Research by Dresdner Kleinwort Wasserstein shows that there is a regular strong seasonal pattern to M&A volumes. In the UK, the value of M&A rises every quarter from Q1 to Q4, and the volume of M&A rises from Q1 to Q3. Given this reliable trend and the strength of other drivers, a bumper fourth quarter is likely.

A couple of factors could upset the boat. The cheapness and availability of finance is extremely important for M&A, so further interest rate rises could have a dampening effect.

The most crucial factor, though, is the strength of secondary markets. DrKW estimates that the correlation between M&A volumes and equity markets since 1995 is 0.83, which suggests that much M&A activity is sentiment driven. ECM bankers, however, are almost entirely dependent on the strength of stockmarkets for the health of their businesses anyway.

Positive thing No matter how many deals they do, ECM bankers always seem happy to do more.
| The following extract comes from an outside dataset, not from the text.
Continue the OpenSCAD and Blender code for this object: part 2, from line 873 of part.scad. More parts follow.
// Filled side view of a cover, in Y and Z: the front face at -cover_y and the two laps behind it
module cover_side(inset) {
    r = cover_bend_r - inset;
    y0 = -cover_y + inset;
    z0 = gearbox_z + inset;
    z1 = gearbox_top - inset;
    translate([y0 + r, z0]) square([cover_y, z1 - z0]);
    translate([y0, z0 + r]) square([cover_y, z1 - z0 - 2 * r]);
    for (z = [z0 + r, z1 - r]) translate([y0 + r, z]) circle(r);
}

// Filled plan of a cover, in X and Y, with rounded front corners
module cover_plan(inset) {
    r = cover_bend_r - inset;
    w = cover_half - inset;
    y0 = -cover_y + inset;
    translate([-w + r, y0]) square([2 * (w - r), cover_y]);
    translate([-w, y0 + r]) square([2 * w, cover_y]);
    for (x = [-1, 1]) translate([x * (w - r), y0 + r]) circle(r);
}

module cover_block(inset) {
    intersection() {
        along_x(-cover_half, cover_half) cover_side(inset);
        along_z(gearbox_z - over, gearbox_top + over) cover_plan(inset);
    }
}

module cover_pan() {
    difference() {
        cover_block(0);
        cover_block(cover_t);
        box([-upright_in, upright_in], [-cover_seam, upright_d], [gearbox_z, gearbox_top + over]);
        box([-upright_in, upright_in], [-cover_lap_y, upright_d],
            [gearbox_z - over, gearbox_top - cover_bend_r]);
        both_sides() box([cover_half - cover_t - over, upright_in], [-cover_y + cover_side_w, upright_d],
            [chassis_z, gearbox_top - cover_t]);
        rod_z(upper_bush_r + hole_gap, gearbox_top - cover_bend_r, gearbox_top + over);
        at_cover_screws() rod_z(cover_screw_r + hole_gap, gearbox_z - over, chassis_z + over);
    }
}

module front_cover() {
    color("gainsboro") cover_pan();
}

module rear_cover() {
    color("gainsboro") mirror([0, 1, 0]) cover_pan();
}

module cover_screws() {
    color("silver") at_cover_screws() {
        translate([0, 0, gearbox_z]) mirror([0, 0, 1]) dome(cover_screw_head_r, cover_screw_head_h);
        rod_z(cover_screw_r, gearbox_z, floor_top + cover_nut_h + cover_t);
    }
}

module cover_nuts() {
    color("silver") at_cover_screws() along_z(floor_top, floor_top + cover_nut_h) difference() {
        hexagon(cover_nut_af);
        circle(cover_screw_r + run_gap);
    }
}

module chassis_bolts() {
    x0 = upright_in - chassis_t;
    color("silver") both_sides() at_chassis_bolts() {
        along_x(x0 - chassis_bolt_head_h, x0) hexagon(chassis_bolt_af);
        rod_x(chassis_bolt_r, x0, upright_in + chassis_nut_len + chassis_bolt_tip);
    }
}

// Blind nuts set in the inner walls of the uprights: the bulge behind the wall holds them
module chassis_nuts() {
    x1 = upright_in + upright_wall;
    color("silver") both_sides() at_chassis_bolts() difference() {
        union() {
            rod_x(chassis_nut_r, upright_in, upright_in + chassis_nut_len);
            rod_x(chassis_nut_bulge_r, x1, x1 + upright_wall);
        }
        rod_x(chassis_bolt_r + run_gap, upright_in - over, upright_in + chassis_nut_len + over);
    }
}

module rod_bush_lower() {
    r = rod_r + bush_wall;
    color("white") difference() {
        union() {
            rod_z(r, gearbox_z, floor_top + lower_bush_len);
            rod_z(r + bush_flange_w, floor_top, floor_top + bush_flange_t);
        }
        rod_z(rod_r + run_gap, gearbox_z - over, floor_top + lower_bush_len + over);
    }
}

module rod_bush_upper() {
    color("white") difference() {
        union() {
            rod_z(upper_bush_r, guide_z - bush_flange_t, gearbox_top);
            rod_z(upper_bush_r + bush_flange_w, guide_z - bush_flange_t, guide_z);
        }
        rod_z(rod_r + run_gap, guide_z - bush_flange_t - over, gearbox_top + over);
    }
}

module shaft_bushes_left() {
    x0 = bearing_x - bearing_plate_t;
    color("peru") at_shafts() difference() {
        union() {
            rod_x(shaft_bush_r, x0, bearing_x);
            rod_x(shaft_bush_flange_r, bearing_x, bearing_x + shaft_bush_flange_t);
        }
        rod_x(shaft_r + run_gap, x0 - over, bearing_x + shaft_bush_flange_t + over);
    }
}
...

M&A-related transactions, however, are particularly welcome as they have the added benefit of being highly profitable, unlike much ECM business. Most accelerated deals and block trades, which, according to Dealogic, have made up 52% of ECM business in Europe so far this year, are intensely competitive, low-margin, commoditized affairs. Although they account for more than half of all ECM business, overnight deals are estimated to account for just 21% of ECM revenues.

“The growing impact of M&A-related transaction volumes is a positive thing for the ECM business,” says Sam Dean, head of European ECM at Deutsche Bank. “There is a different mentality to doing an M&A-linked deal compared with a straight equity sell-down. The seller cares more about the aftermarket. The way investors and the market respond is not the primary concern to a vendor selling someone else’s equity, but it is in M&A deals. People want to do sensible, well-priced deals because the market’s reception means more to them – it’s their stock.”
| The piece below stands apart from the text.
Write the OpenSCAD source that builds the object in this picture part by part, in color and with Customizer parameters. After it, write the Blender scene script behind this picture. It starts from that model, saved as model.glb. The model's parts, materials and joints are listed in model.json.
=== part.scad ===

M&A is changing the composition of ECM product issuance too. The volume of rights issues in the third quarter was 35% up on the first and second quarters combined. Rights issues in 2005 have been almost exclusively linked to acquisition financing, a dramatic contrast to a few years ago when rights issues were predominantly used for balance sheet repair.

Rights issues Whether or not a company seeking to raise equity to fund an acquisition with cash opts for a rights issue or a secondary sale depends mainly on the size of the deal. A company might have the right to raise a certain amount of equity without going back to its existing shareholders, in which case it could opt for a secondary sale if the amount it needed to raise was within those bounds. If the amount it sought to raise was greater, it would need to make a rights issue.
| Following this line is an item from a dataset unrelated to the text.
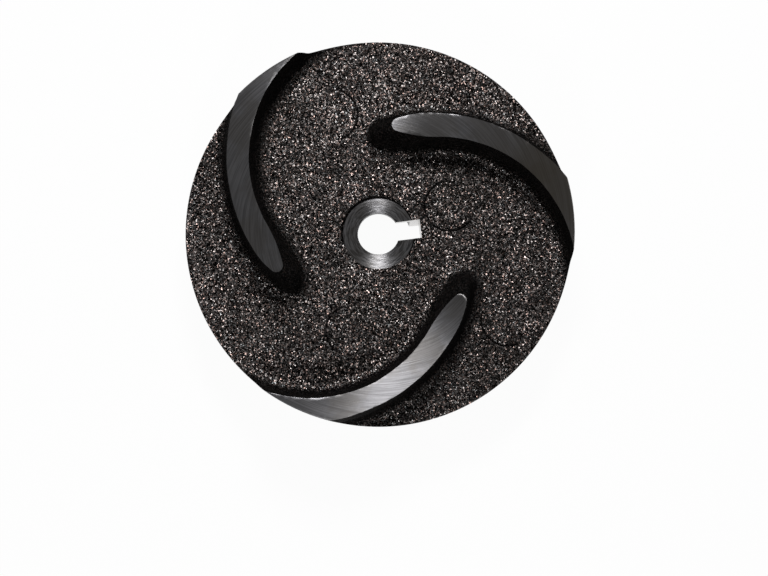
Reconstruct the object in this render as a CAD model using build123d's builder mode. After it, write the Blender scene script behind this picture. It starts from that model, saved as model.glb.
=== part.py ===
from build123d import *

import os
from math import cos, degrees, radians, sin, tan

# Semi-open pump impeller: an iron casting of one piece, a disc with curved vanes on its front and a hub on
# its back. The vane tops, rim, hub, bores, keyway and seats are machined. Millimetres, with the axis on Z,
# the hub's back end at Z = 0 and the keyway along +X.

# Disc
disc_diameter = 125.0
disc_thickness = 6.0

# Hub behind the disc, thickened where it meets it
hub_diameter = 38.0
hub_length = 16.0
hub_root_bevel = 2.0

# Shaft bore, blind against a web, and the bolt hole and washer seat in that web
shaft_bore = 22.0
shaft_bore_chamfer = 0.8
web_thickness = 4.5
bolt_hole = 13.5
spot_face_diameter = 23.0
spot_face_depth = 0.6

# Keyway, cut right through
key_width = 6.0
key_height_over_shaft = 2.8

# Vanes
vane_count = 3
vane_height = 13.0
vane_draft = 6.0
vane_root_fillet = 4.5
vane_edge_break = 0.3

# Outline of a vane's top, a chain of tangent arcs. The hollow side is struck from a centre that stands off
# the axis, at an angle from the keyway, and its angle is counted from the line through both centres.
vane_centre_distance = 23.7
vane_centre_angle = -43.0
vane_hollow_radius = 43.8
vane_hollow_angle = 126.2
vane_taper_radius = 47.0
vane_taper_angle = 16.4
vane_nose_radius = 2.1
vane_nose_angle = 143.5
vane_shoulder_radius = 28.5
vane_shoulder_angle = 17.4
vane_back_radius = 55.7

# The nose slopes: down at the vane's foot, a little higher than the root fillet, it reaches further in
vane_nose_reach = 5.0
vane_foot_margin = 1.5

# The casting is over size, its vanes run on past the rim, and turning cuts both to the disc's diameter
cutter_overlap = 1.0
overrun_start_angle = 5.0
overrun_back_angle = 72.0

disc_radius = disc_diameter / 2
disc_front = hub_length + disc_thickness
vane_top = disc_front + vane_height
vane_foot_height = vane_root_fillet + vane_foot_margin
blank_radius = vane_centre_distance + vane_back_radius + vane_root_fillet
web_back = disc_front - web_thickness
keyway_floor = shaft_bore / 2 + key_height_over_shaft


def vane_section(level):
    """A vane cut level, at this height over the disc: its top outline, opened by the draft, with the nose
    moved on about the centre of the hollow side."""
    depth = vane_height - level
    spread = depth * tan(radians(vane_draft))
    hollow_radius = vane_hollow_radius - spread
    start_angle = radians(overrun_start_angle)
    start = (vane_centre_distance + hollow_radius * cos(start_angle), hollow_radius * sin(start_angle))
    heading = (-sin(start_angle), cos(start_angle))
    with BuildSketch(Plane.XY.offset(disc_front + level)) as section:
        with BuildLine():
            hollow = JernArc(start, heading, hollow_radius, vane_hollow_angle - overrun_start_angle)
            taper = JernArc(hollow @ 1, hollow % 1, vane_taper_radius + spread, -vane_taper_angle)
            nose = JernArc(taper @ 1, taper % 1, vane_nose_radius + spread, -vane_nose_angle)
            shoulder = JernArc(nose @ 1, nose % 1, vane_shoulder_radius + spread, -vane_shoulder_angle)
            back = JernArc(shoulder @ 1, shoulder % 1, vane_back_radius + spread, -overrun_back_angle)
            TangentArc(back @ 1, hollow @ 0, tangent=back % 1)
        make_face()
    hollow_centre = Axis((vane_centre_distance, 0, 0), (0, 0, 1))
    slope = min(1, depth / (vane_height - vane_foot_height))
    reach_angle = degrees(slope * vane_nose_reach / vane_hollow_radius)
    return section.sketch.rotate(hollow_centre, reach_angle).rotate(Axis.Z, vane_centre_angle)


with BuildPart() as vane:
    # One cast vane on the disc, in a foot and a blade, standing in a rounded root
    with Locations((0, 0, disc_front)):
        Cylinder(blank_radius, disc_thickness, align=(Align.CENTER, Align.CENTER, Align.MAX))
    loft([vane_section(0), vane_section(vane_foot_height)], ruled=True)
    loft([vane_section(vane_foot_height), vane_section(vane_height)], ruled=True)
    cast_face = vane.faces().filter_by(Axis.Z).filter_by_position(Axis.Z, disc_front, disc_front)[0]
    fillet(cast_face.inner_wires().edges(), vane_root_fillet)

with BuildPart() as impeller:
    # The whole casting: every vane, and the hub behind the disc
    with PolarLocations(0, vane_count):
        add(vane.part)
    with BuildSketch():
        Circle(hub_diameter / 2)
    extrude(amount=hub_length)
    back_edges = impeller.edges().filter_by(GeomType.CIRCLE).filter_by_position(Axis.Z, hub_length, hub_length)
    chamfer(back_edges.sort_by(SortBy.RADIUS)[0], hub_root_bevel)

    # Rim and vane ends turned to size, with the vanes' outer corners broken
    with BuildSketch(Plane.XZ):
        with BuildLine():
            Polyline(
                (disc_radius, hub_length - cutter_overlap),
                (disc_radius, vane_top - vane_edge_break),
                (disc_radius - vane_edge_break - cutter_overlap, vane_top + cutter_overlap),
                (blank_radius + cutter_overlap, vane_top + cutter_overlap),
                (blank_radius + cutter_overlap, hub_length - cutter_overlap),
                close=True,
            )
        make_face()
    revolve(axis=Axis.Z, mode=Mode.SUBTRACT)

    # Shaft bore up to the web
    with BuildSketch():
        Circle(shaft_bore / 2)
    extrude(amount=web_back, mode=Mode.SUBTRACT)
    hub_end_edges = impeller.edges().filter_by(GeomType.CIRCLE).group_by(Axis.Z)[0]
    chamfer(hub_end_edges.sort_by(SortBy.RADIUS)[0], shaft_bore_chamfer)

    # Bolt hole through the web, and the washer's seat faced into the front of the disc
    with BuildSketch(Plane.XY.offset(web_back)):
        Circle(bolt_hole / 2)
    extrude(amount=web_thickness, mode=Mode.SUBTRACT)
    with BuildSketch(Plane.XY.offset(disc_front)):
        Circle(spot_face_diameter / 2)
    extrude(amount=-spot_face_depth, mode=Mode.SUBTRACT)

    # Keyway, broached through hub and web
    with BuildSketch():
        Rectangle(keyway_floor, key_width, align=(Align.MIN, Align.CENTER))
    extrude(amount=disc_front, mode=Mode.SUBTRACT)

impeller.part.label = "impeller"
os.makedirs("parts", exist_ok=True)
export_step(impeller.part, "parts/impeller.step")
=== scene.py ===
import math

import bpy
import numpy as np
from mathutils import Euler, Matrix, Vector
from mathutils.geometry import delaunay_2d_cdt


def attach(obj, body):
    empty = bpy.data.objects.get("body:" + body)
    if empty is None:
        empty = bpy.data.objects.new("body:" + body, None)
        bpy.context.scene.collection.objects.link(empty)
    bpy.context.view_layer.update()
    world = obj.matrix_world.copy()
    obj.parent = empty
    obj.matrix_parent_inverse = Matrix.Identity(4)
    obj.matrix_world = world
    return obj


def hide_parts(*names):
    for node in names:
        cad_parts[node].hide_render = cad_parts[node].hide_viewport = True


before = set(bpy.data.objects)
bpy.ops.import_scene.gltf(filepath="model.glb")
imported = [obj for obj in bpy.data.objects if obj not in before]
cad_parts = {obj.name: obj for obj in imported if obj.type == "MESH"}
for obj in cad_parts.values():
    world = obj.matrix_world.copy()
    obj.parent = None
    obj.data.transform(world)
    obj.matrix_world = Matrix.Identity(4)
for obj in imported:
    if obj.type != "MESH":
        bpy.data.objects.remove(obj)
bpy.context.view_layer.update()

# The impeller as it stands in the frame. One grey iron casting, a disc with three curved vanes on its front and
# a hub behind: sand-cast skin on the disc, vane sides and rounded roots, and turned faces wherever it runs or
# fits. Its solid is merged, made fine enough for the rough skin, and given the skin's unevenness.
MM = 0.001
RIM_RADIUS = 62.5
VANE_TOP = 35.0
DISC_FRONT = 22.0
DISC_BACK = 16.0
SEAT_LEVEL = 21.4
WEB_BACK = 17.5
SEAT_RADIUS = 11.5
BOLT_RADIUS = 6.75
BORE_RADIUS = 11.0
HUB_RADIUS = 19.0
KEYWAY_SIDE = 3.0
KEYWAY_FLOOR = 13.8
VANE_CORNER = 0.32
BORE_CORNER = 0.9

# the casting's surfaces, by number, and which way they face: the flats in space, the round ones as a part
# outwards from the axis and a part up
(SKIN, FRONT, BACK, BEVEL, TOPS, RIM, CORNER, SEAT, STEP, HOLE, BORE, LEAD_IN, WEB, HUB, HUB_END,
 KEY_UP, KEY_DOWN, KEY_FLOOR) = range(18)
DIAGONAL = 0.7071
FLAT_NORMALS = {
    FRONT: (0, 0, 1), BACK: (0, 0, -1), TOPS: (0, 0, 1), SEAT: (0, 0, 1), WEB: (0, 0, -1), HUB_END: (0, 0, -1),
    KEY_UP: (0, 1, 0), KEY_DOWN: (0, -1, 0), KEY_FLOOR: (-1, 0, 0),
}
ROUND_NORMALS = {
    RIM: (1, 0), CORNER: (DIAGONAL, DIAGONAL), BEVEL: (DIAGONAL, -DIAGONAL), STEP: (-1, 0), HOLE: (-1, 0),
    BORE: (-1, 0), LEAD_IN: (-DIAGONAL, -DIAGONAL), HUB: (1, 0),
}
CAST = [SKIN, FRONT, BACK, BEVEL]
BROACHED = [KEY_UP, KEY_DOWN, KEY_FLOOR]
FACED = [TOPS, CORNER, RIM]

# how long a triangle's edge may be on each kind of surface, and the flats that are filled afresh
FRONT_EDGE = 0.62
BACK_EDGE = 1.3
TURNED_EDGE = 2.5
FLAT_EDGE = 0.9
FILLED = {
    FRONT: (DISC_FRONT, FRONT_EDGE), BACK: (DISC_BACK, BACK_EDGE), TOPS: (VANE_TOP, FLAT_EDGE),
    SEAT: (SEAT_LEVEL, FLAT_EDGE),
}

# the skin's unevenness, as waves laid over each other: height, pitch and seed
WAVES = ((0.035, 1.5, 1), (0.04, 2.9, 2), (0.08, 9.0, 3))

# fine rings that round plugs in the pattern left in the floor: middle, radius, the side in degrees on which the
# ring is clearest, and how much of it shows
RING_WIDTH = 0.45
RING_DEPTH = 0.20
RINGS = (
    ((-10.4, 40.2), 8.4, -10, 0.45),
    ((24.0, 6.1), 8.1, 200, 0.85),
    ((-12.6, -30.2), 8.1, 170, 0.35),
    ((38.0, -32.8), 8.4, 225, 0.35),
)

# the skin's lip has sunk round the washer's seat: widest on one side, in degrees, and fading out opposite
# another; its rows of points stop short of the keyway, by half of that turn in radians
LIP_WIDTH = 0.85
LIP_DEPTH = 0.45
LIP_WIDEST_SIDE = 123
LIP_CLEAR_SIDE = 75
LIP_PITCH = 0.4
KEYWAY_HALF_TURN = 0.3

# the vane tops' edges are worn by handling, here and there
WEAR_WIDTH = 0.16
WEAR_DEPTH = 0.05


def merged(mesh):
    """The CAD mesh's points, in millimetres, with the copies along its faces' borders merged, and its
    triangles."""
    merge_steps = 5000
    points = np.empty(len(mesh.vertices) * 3)
    mesh.vertices.foreach_get("co", points)
    points = points.reshape(-1, 3) / MM
    mesh.calc_loop_triangles()
    triangles = np.empty(len(mesh.loop_triangles) * 3, np.int32)
    mesh.loop_triangles.foreach_get("vertices", triangles)
    keys = np.round(points * merge_steps).astype(np.int64)
    keys, first, place = np.unique(keys, axis=0, return_index=True, return_inverse=True)
    triangles = place.reshape(-1)[triangles].reshape(-1, 3)
    a, b, c = triangles.T
    return points[first], triangles[(a != b) & (b != c) & (c != a)]


def unit(vectors):
    """Vectors made one long."""
    return vectors / np.maximum(np.linalg.norm(vectors, axis=1, keepdims=True), 1e-12)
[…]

Allianz, for example, did not need to do a rights issue to fund its bid for the remaining 45% of shares it did not already own in Italian insurer Riunione Adriatica di Sicurtà. Instead, Allianz raised €2 billion in an innovative secondary placement in which it borrowed 10.7 million shares from existing investors to sell to others, in order to mitigate the risk of issuing shares unnecessarily should its acquisition fail. It also placed 10.1 million new shares in a straightforward sale.

Good news The fact that fund managers are flush with cash at the moment and are unusually welcoming to M&A ideas is also good news for equity capital markets.

This October, EFG Bank, a Swiss wealth manager, raised SFr1.4 billion ($1.1 billion) in an IPO. The rationale for the deal, Switzerland’s biggest IPO this year, was to build a war chest to fund acquisitions. The fact that investors were willing to provide so much money for unspecified acquisitions to the company, which is just 10 years old, surprised even some bankers close to the deal. Such demand for the IPO – seven times oversubscribed – would have been inconceivable a few years ago.

“Liquidity is out of control,” says the co-head of ECM at a bulge-bracket bank. “It’s phenomenal.”

The growing importance of M&A as a source of ECM deals has significance for league table rankings. “M&A is the wild card in the ECM world,” says Viswas Raghavan, head of equity and equity-linked capital markets at JPMorgan. “It will swing the fortunes of the banks. Just as blocks are now distorting league tables, banks with strong M&A businesses stand to benefit.”

Advisers Some companies will use different banks for M&A advisory and equity financing. However, it is most common to use a group of banks including the adviser. An adviser would have to be very unlucky indeed to be excluded totally from the equity ticket.

The greater profitability of M&A-linked ECM deals also means that there will likely be a wider discrepancy between league tables based on volume and league tables based on revenue.

With just 0.9% of market share separating the top four bookrunners in EMEA, league tables competition is fierce. The danger, as ever, is that banks that lose out on M&A-related business because a weak M&A franchise will try to compensate by bidding overly aggressively for blocks.